Bedford provides no mosquito control programs, preferring to encourage its residents to assume personal responsibility for keeping mosquitoes at bay.
“It is, and has been, the position of the Bedford Health Department that personal protection is the most effective and cost effective preventative program,” said health officer Wayne Richardson. “We felt if any actions were needed, then the use of insect repellant wipes would be the most effective cost efficient method available to the town.”
Richardson said about three or four years ago the town conducted mosquito testing and did not turn up any positive pools.
“Since then the council has not been inclined to provide any funding for this type of activity,” he said.

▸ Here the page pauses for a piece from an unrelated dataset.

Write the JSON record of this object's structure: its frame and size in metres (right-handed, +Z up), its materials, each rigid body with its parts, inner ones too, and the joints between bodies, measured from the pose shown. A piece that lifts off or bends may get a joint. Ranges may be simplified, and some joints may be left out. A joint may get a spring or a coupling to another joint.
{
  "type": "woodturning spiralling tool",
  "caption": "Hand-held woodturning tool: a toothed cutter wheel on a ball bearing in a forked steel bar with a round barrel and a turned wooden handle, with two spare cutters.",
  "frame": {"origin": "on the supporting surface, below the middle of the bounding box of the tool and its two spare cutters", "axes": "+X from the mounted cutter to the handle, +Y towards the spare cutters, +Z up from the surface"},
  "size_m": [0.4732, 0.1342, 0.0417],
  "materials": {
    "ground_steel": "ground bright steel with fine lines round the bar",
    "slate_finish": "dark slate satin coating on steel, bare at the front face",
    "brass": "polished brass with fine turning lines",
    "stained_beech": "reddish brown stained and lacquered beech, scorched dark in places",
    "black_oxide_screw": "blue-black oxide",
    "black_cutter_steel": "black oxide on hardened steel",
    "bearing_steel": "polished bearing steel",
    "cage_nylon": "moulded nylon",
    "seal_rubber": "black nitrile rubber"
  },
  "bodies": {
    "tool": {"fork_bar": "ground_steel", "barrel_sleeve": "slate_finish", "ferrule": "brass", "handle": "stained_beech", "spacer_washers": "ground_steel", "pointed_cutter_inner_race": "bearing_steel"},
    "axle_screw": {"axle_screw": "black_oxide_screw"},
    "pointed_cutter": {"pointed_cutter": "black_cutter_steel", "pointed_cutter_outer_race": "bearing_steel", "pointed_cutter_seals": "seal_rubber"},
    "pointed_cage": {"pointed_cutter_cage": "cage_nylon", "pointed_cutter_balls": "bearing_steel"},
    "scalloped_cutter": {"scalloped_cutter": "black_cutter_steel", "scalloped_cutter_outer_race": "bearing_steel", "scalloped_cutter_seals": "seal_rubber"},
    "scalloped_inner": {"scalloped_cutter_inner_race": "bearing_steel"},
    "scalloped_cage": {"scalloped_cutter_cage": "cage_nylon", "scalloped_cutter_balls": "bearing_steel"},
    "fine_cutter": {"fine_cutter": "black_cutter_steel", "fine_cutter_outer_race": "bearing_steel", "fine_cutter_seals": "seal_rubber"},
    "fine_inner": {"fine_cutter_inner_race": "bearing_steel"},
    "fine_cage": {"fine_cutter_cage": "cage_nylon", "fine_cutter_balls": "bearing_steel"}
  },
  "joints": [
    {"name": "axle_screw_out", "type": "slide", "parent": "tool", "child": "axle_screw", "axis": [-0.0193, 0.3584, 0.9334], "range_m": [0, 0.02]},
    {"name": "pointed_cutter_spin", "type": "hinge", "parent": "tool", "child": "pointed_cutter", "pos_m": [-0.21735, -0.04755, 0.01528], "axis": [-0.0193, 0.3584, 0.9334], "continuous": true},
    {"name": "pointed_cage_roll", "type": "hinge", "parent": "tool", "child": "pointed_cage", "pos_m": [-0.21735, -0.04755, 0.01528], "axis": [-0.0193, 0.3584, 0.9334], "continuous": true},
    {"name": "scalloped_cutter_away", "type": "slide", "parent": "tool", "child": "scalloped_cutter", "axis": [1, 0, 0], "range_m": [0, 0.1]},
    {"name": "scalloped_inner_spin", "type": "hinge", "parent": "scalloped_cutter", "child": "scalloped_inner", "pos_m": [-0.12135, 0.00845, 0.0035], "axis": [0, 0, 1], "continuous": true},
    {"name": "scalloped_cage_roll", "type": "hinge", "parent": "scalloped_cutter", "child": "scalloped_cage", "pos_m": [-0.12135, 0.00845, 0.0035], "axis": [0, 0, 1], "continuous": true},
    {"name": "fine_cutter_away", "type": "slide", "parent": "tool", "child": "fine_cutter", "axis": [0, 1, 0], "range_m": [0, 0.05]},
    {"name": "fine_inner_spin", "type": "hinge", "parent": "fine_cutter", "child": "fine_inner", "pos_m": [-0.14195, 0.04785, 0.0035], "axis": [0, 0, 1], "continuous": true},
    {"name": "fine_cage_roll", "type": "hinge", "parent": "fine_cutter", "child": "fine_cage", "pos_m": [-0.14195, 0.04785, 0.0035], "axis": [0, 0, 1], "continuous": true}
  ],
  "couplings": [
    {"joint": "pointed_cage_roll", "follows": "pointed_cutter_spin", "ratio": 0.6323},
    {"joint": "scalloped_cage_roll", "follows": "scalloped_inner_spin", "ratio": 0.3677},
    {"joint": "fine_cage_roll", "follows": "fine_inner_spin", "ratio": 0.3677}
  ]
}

According to Richardson, given the restrictions for spraying near wetlands, the short duration of the effectiveness of ground spraying and the need for landowner permission when spraying near private property, the concept of spraying never made it beyond a cost/benefit analysis.
Hooksett is opting to take a wait-and-see approach, said Public Works Director Leo Lessard.
“We’re not taking any steps at this time to do any spraying for this year,” he said, but added that the town did spray for adult mosquitoes shortly after the public health threat was announced by the state at a cost of roughly $2,500 to $3,000.
“I’m just going to play it by ear, and if it gets bad and we have to spray, then we’ll definitely spray,” he said.